Phase Conversion of Y-Ba-Cu-O Thin Films by Super-Oxygenation and Cu-Enrichment

The superconducting critical temperature (Tc) of hole-doped cuprates tends to increase with their lattice complexity, which is generally correlated with higher states of oxidation. For YBa2Cu3O7−δ (YBCO-123), it is known that solid-state reaction in ultrahigh-pressure oxygen can induce the formation of more complex and oxidized phases such as Y2Ba4Cu7O15−δ (YBCO-247) and Y2Ba4Cu8O16 (YBCO-248). In this study, we apply this super-oxygenation concept of oxide materials synthesis to thin films which, owing to their large surface-to-volume ratio, are more thermodynamically reactive than bulk samples. Epitaxial thin films of YBCO-123 were grown by pulsed laser-ablated deposition on (LaAlO$$_{3})_{0.3}$$(Sr2TaAlO$$_{6})_{0.7}$$ substrates, and then annealed in 500 atm of oxygen at 800 ∘C. The high-pressure annealing was done in conjunction with Cu-enrichment by solid-state diffusion, as an additional driving force for phase conversion. Resistivity was measured to determine the Tc and to assess the amount of disorder in the films.

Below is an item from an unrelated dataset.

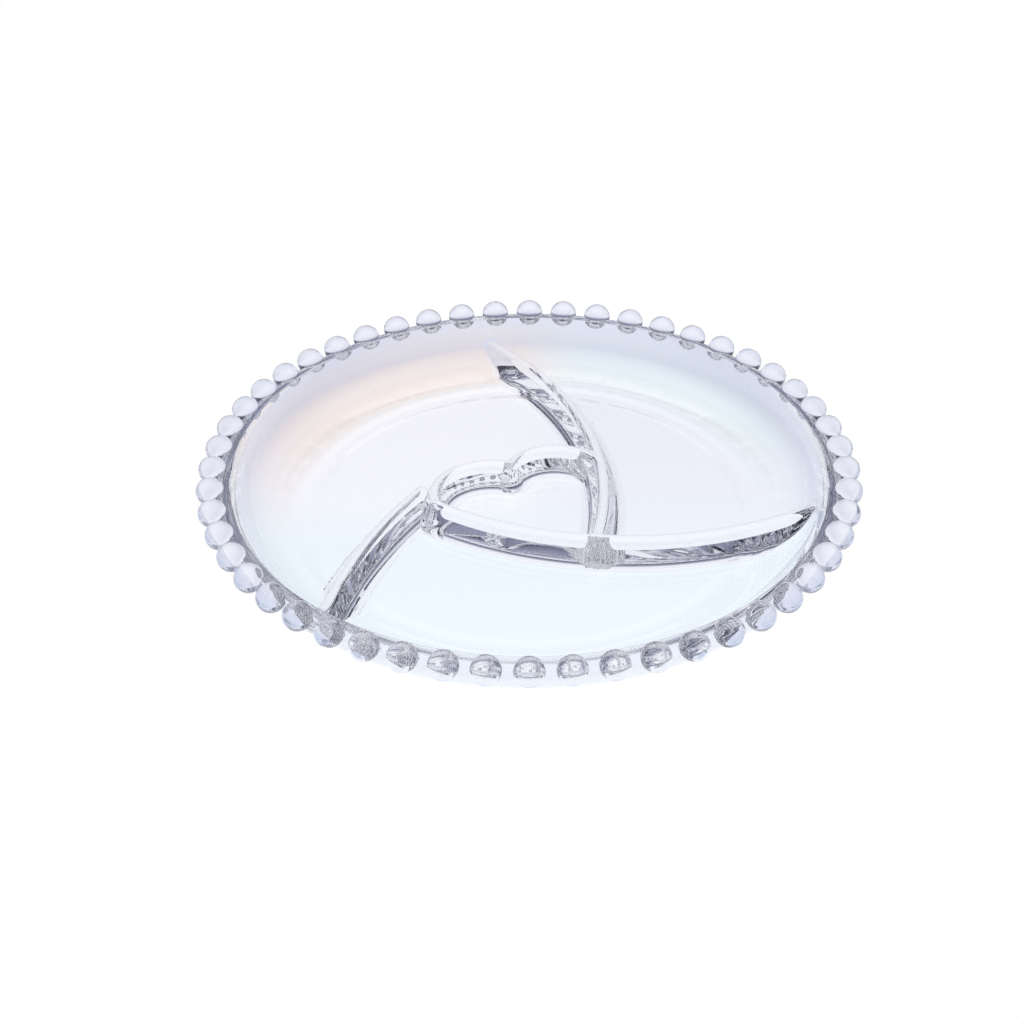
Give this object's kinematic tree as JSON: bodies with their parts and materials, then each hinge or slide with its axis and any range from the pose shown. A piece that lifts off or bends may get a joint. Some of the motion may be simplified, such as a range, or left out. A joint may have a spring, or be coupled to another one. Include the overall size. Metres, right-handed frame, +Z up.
{
  "type": "chip and dip server",
  "caption": "Round clear glass serving dish with a beaded edge, three curved dividers and a heart-shaped dip well near the middle.",
  "frame": {"origin": "centre of the dish on the table plane, under the foot ring", "axes": "+Z up; -Y towards the front compartment; +X towards the right divider"},
  "size_m": [0.3, 0.3, 0.0315],
  "materials": {
    "dish_glass": "fire-polished clear pressed glass",
    "divider_glass": "fire-polished clear pressed glass",
    "bead_glass": "fire-polished clear pressed glass"
  },
  "bodies": {
    "root": {"dish_base": "dish_glass", "cove_wall": "dish_glass", "rim_band": "dish_glass", "divider_left": "divider_glass", "divider_right": "divider_glass", "divider_back": "divider_glass", "heart_left_lobe": "divider_glass", "heart_right_lobe": "divider_glass", "bead_01": "bead_glass", "bead_02": "bead_glass", "bead_03": "bead_glass", "bead_04": "bead_glass", "bead_05": "bead_glass", "bead_06": "bead_glass", "bead_07": "bead_glass", "bead_08": "bead_glass", "bead_09": "bead_glass", "bead_10": "bead_glass", "bead_11": "bead_glass", "bead_12": "bead_glass", "bead_13": "bead_glass", "bead_14": "bead_glass", "bead_15": "bead_glass", "bead_16": "bead_glass", "bead_17": "bead_glass", "bead_18": "bead_glass", "bead_19": "bead_glass", "bead_20": "bead_glass", "bead_21": "bead_glass", "bead_22": "bead_glass", "bead_23": "bead_glass", "bead_24": "bead_glass", "bead_25": "bead_glass", "bead_26": "bead_glass", "bead_27": "bead_glass", "bead_28": "bead_glass", "bead_29": "bead_glass", "bead_30": "bead_glass", "bead_31": "bead_glass", "bead_32": "bead_glass", "bead_33": "bead_glass", "bead_34": "bead_glass", "bead_35": "bead_glass", "bead_36": "bead_glass", "bead_37": "bead_glass", "bead_38": "bead_glass", "bead_39": "bead_glass", "bead_40": "bead_glass", "bead_41": "bead_glass", "bead_42": "bead_glass", "bead_43": "bead_glass", "bead_44": "bead_glass", "bead_45": "bead_glass", "bead_46": "bead_glass", "bead_47": "bead_glass", "bead_48": "bead_glass", "bead_49": "bead_glass", "bead_50": "bead_glass", "bead_51": "bead_glass", "bead_52": "bead_glass"}
  },
  "joints": []
}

Transmission electron microscopy and x-ray absorption spectroscopy were used to probe the local lattice structure and oxygen stoichiometry. Data taken on the super-oxygenated films show clear formation of YBCO-247 and YBCO-248, as well as distinct intergrowths of YBa2Cu5O9, a novel phase of YBCO that has three CuO chains per unit cell.